A Fresh Approach to Goal Setting
Updated: Feb 12
By Chris Dorsey
I recently attended Sunday services at a well-known spiritual center in Atlanta. Given that it was so close to the new year, the focus of the practitioner’s message was on an all-too-familiar topic, goals. She opened with a few jokes about her own failed attempts at weight loss, learning a new hobby and of course, finding love, before focusing her attention on the actual process of selecting a goal. Not long after the jokes and stories ended, we were asked to think of one meaningful goal that we would like to achieve in the new year. I immediately thought of traveling to Europe, more specifically Italy. Work and family had consumed me over the last year, therefore a trip across the country and away from it all was a logical choice. Little did I know that my goal to travel to Europe and my reaction to the goal would soon intersect with the day’s message.

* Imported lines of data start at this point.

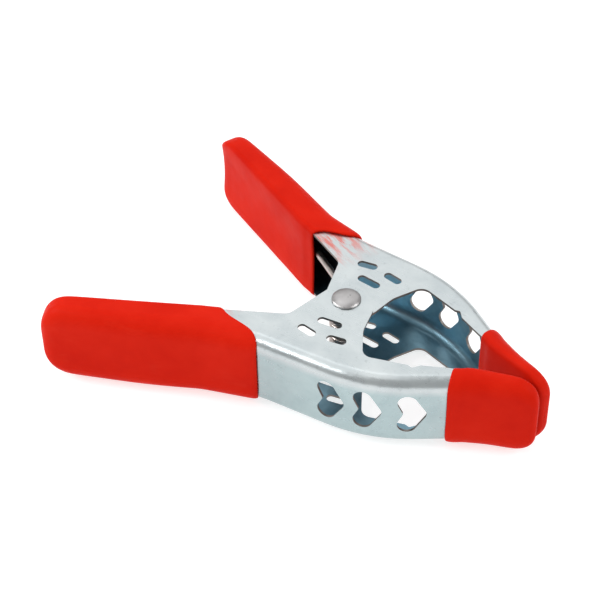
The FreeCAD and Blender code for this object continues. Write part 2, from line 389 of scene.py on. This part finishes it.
def make_arm(name, node, surface_materials):
    """The CAD stamping with its faces sorted into outer skin, inner skin and
    sheared edges, each with its own material; the inner skin's darker, bluer
    zinc is painted shade for the inside of the channel."""
    mesh = NODES[node].data.copy()
    obj = bpy.data.objects.new(name, mesh)
    bpy.context.scene.collection.objects.link(obj)
    mesh.name = name
    mesh.materials.clear()
    for surface_material in surface_materials:
        mesh.materials.append(surface_material)
    edit(obj, "EDGE")
    bpy.ops.mesh.select_all(action="SELECT")
    bpy.ops.mesh.customdata_custom_splitnormals_clear()
    bpy.ops.mesh.remove_doubles(threshold=0.004 * MM)
    bpy.ops.mesh.select_all(action="DESELECT")
    bpy.ops.mesh.edges_select_sharp(sharpness=SHARP)
    bpy.ops.mesh.mark_sharp()
    bpy.ops.mesh.select_mode(type="FACE")
    bpy.ops.mesh.select_all(action="SELECT")
    obj.active_material_index = 2
    bpy.ops.object.material_slot_assign()

    # The skins, each reached from its largest flat face at the top.
    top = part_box(node)[1].z
    for slot, level, sign in ((0, top, 1), (1, top - SHEET, -1)):
        bpy.ops.mesh.select_all(action="DESELECT")
        mesh = bmesh.from_edit_mesh(obj.data)
        flat = [
            f for f in mesh.faces
            if f.normal.z * sign > 0.99 and abs(f.calc_center_median().z - level) < 0.01 * MM
        ]
        max(flat, key=lambda f: f.calc_area()).select_set(True)
        bmesh.update_edit_mesh(obj.data)
        bpy.ops.mesh.select_linked(delimit={"SHARP"})
        obj.active_material_index = slot
        bpy.ops.object.material_slot_assign()
    obj = done(obj, name)
    bpy.ops.object.shade_smooth()
    modify(obj, "WEIGHTED_NORMAL", weight=60, keep_sharp=True)
    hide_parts(node)
    return obj


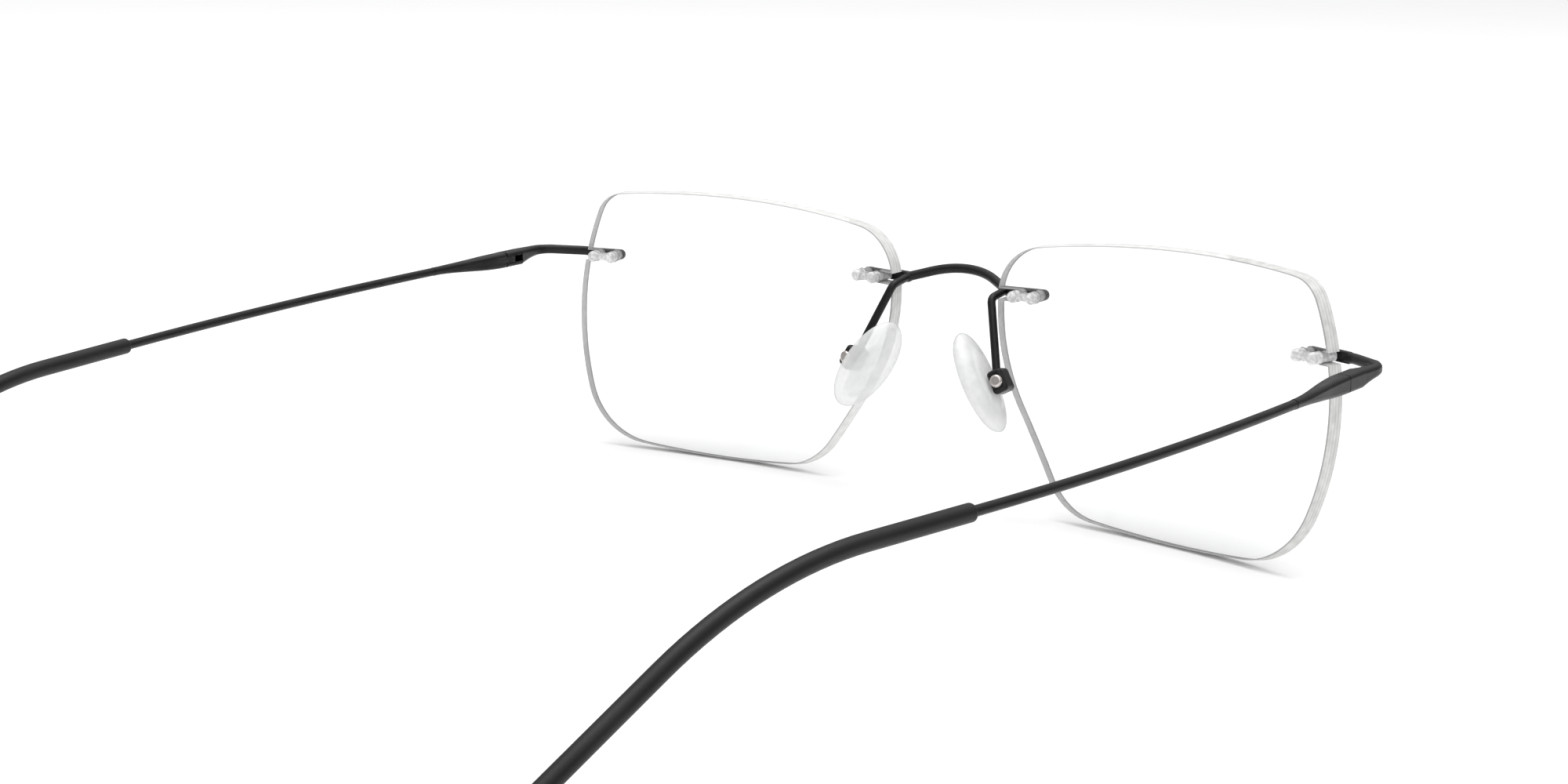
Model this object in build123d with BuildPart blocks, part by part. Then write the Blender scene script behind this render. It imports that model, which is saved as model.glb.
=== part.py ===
from build123d import *
from math import atan2, cos, degrees, radians, sin, sqrt, tan
import os

# Rimless eyeglasses, in millimetres. They are laid out in the optician's frame: X across the face
# (plus is the wearer's left), Y back along the temples, Z up, with the lenses upright and the
# origin level with the lens centres. At the end the whole pair is tipped into its stance on a
# table, where it rests on the lens edges and the temple tips, and the origin moves to the middle
# of the floor that it covers.
# Everything is drawn for the left side, and the right side is its mirror image.

# ---------------------------------------------------------------- lenses
LENS_WIDTH = 53.0           # boxed width of one lens
LENS_HEIGHT = 37.3          # boxed height of one lens
LENS_SPACING = 17.0         # shortest distance between the two lenses
LENS_RADIUS = 110.0         # front sphere
LENS_THICKNESS = 2.3
LENS_EDGE_REACH = 168.0     # the edge walls aim at a point this far behind the lens
FACE_WRAP = 6.3             # each lens turns back by this angle, degrees
EDGE_CHAMFER = 0.14
BLANK_MARGIN = 1.0          # of the blank that each lens is cut from, before and behind it
STRIP_HEIGHT = 0.01         # of the strip that finds where the outline crosses a level

# Outline corners: distance in from the boxed side, distance in from the boxed top or bottom,
# and the radius that rounds them. The sides between them bow out to the box.
TOP_OUTER = (3.8, 0.9, 4.4)
BOTTOM_OUTER = (5.1, 1.0, 11.0)
BOTTOM_INNER = (12.1, 1.1, 9.4)
TOP_INNER = (0.1, 2.5, 7.0)
CHEEK_CUT_RISE = 20.0       # where the slanting nasal side starts, above the lens bottom
CHEEK_CUT_RADIUS = 25.0

# ---------------------------------------------------------------- compression mounts
PIN_PITCH = 2.7             # from the notch's pin to the hole's pin
PIN_RADIUS = 0.4
NASAL_HEIGHT = 10.4         # of the nasal mount above the lens centre
NASAL_INSET = 2.6           # from the lens edge to the notch's pin
TEMPORAL_HEIGHT = 8.6
TEMPORAL_INSET = 1.3
LEG_RADIUS = 0.7            # plastic leg around each pin, inside the lens
LEG_CLEARANCE = 0.03
PIN_CLEARANCE = 0.02
BARREL_RADIUS = 0.8         # of the plug behind the lens
BARREL_HEIGHT = 1.75
BARREL_DOME = 0.7           # rounding of its free end
WEB_WIDTH = 0.95
WEB_HEIGHT = 1.05
PLUG_SEAT = 0.05            # between the plug and the lens back
PIN_COVER = 0.45            # plastic left over the end of a pin

BAR_WIDTH = 1.5             # flattened bar in front of the lens
BAR_TIP = 0.3               # straight on past the last pin, before the round tip
BAR_THICKNESS = 0.9
BAR_GAP = 0.1               # between the bar and the lens front
BAR_ROUND = 0.3

# ---------------------------------------------------------------- bridge
BRIDGE_RADIUS = 0.65        # of its wire
KNEE_STEP = 0.55            # from the lens edge in to the middle of the knee
ARCH_RADIUS = 10.5
ARCH_ANGLE = 29.7           # slope of the arch's legs, degrees
ARCH_TILT = 36.5            # the arch leans forward from level by this much, degrees

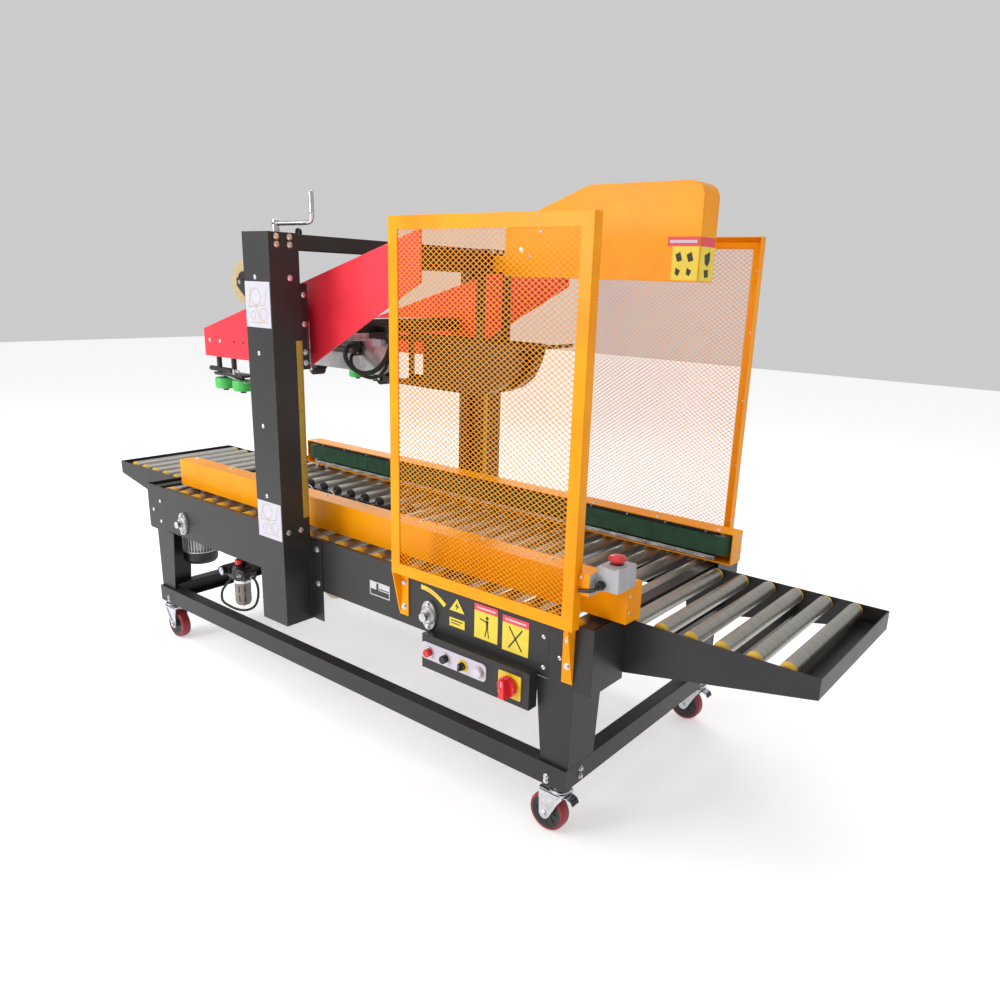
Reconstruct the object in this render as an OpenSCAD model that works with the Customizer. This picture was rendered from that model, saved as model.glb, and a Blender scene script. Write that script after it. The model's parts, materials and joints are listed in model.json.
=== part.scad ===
// Carton sealing machine: roller bed, side belt drives, tape head on two columns.
// +X points to the infeed end, +Y to the far side, +Z up, origin on the floor.

/* [Bed] */
// Half length of the main bed, to the end plates
bed_hx = 945; // [940:1:950]
// Half width over the side panels
bed_hy = 375; // [370:1:375]
// Height of the side panels' top edge
bed_z = 558; // [556:1:560]
// Lower edge of the side panels
panel_z0 = 404; // [400:1:410]
// Sheet thickness of panels, legs and table rails
sheet = 3; // [2.5:0.5:4]
// Distance between conveyor rollers
pitch = 75; // [75:1:75]
// Conveyor roller radius
roller_r = 19; // [18:0.5:19]

/* [Tables] */
// Half length of the machine, to the table end plates
tip_x = 1395; // [1390:1:1400]
// Half width over the table rails
table_hy = 241; // [240:1:242]
// Depth of a table rail at its tip
tip_d = 48; // [44:1:52]

/* [Columns and head] */
// Top of the two columns
col_top = 1382; // [1380:1:1386]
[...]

The practitioner soon quoted Canadian author and entrepreneur, Danielle LaPorte, stating “when choosing a goal, it is not the goal that is most important but rather the feelings attached to the goal.” Wow, I have to admit I was not expecting such a powerful statement to come out of this woman’s mouth. Immediately my thoughts reverted back to Italy. I was soon smiling from ear to ear while memories of a previous trip to Rome with college friends made some twenty years prior filled my heart with joy. My feelings on that cool, Sunday afternoon were exactly the kind Ms. LaPorte intended to illicit with her personal approach to goal setting. In this new year, I think we can all do ourselves some good with a fresh approach to goal setting. So before you run out and join a fitness gym, or update your resume to find a new job or even book a trip to Europe, stop for a moment and consider the impact the new goal has on your feelings as opposed to the actual achievement.